The other two of us leaned over the bucket in morbid fascination while I attempted not to make a butchery of cleaning the proud, golden fish. I won't get into the gruesome details here, but I was nominally successful and ended up with two nice filets, vacuum sealed and packed against the cold plate in the refrigerator. Two more were cooked on the barbecue with oil and lemon for dinner that evening. Muy delicioso!
There are a couple of other events that I'm now prompted to remember by the photos. First was the giant squid attack, which went unnoticed since they were only three inches long plopped silently on deck sometime during the night. Dave ate one the next morning to teach it a lesson and we were no longer bothered by such hideous beasts. The other was Mary's culinary feat of baking a chicken pot pie at sea. My FAVorite!
After around 240 sea miles, we staged our arrival in Bahia Tortuga in the dark. Making a cautious approach, we were baffled by what we saw ahead of us versus what we were told to expect by the charts and our preconception of what an isolated Mexican town should look like. Between fishing boats displaying an assortment of imaginative lighting arrangements and what I could only conclude were the tail lamps of vehicles moving ashore, we felt our way in. Wow, the town looked a lot bigger than we'd thought it would be, spreading over the entire northeastern expanse of the bay.

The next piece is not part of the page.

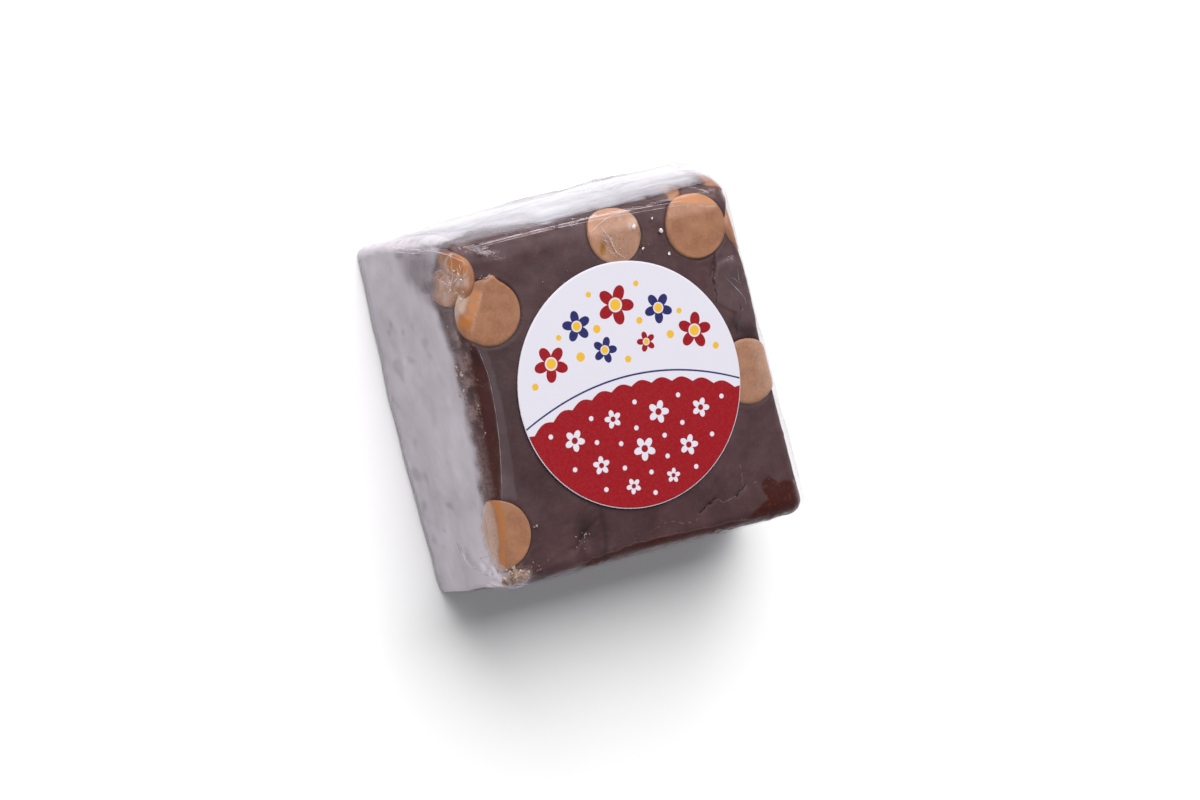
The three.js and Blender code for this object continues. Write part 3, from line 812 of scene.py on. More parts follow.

We wove through a field of anchored Ha-Ha-ers, working our was as close as we dared to what appeared to be the municipal pier, and dropped the anchor in the middle of a reasonable expanse of empty space. Though relatively uneventful, the trip had taken two long nights and two-and-a-half long days, so we were all ready to enjoy some uninterrupted hours that could be invested in sleep instead of watching the dark ocean go by from our spot at the helm.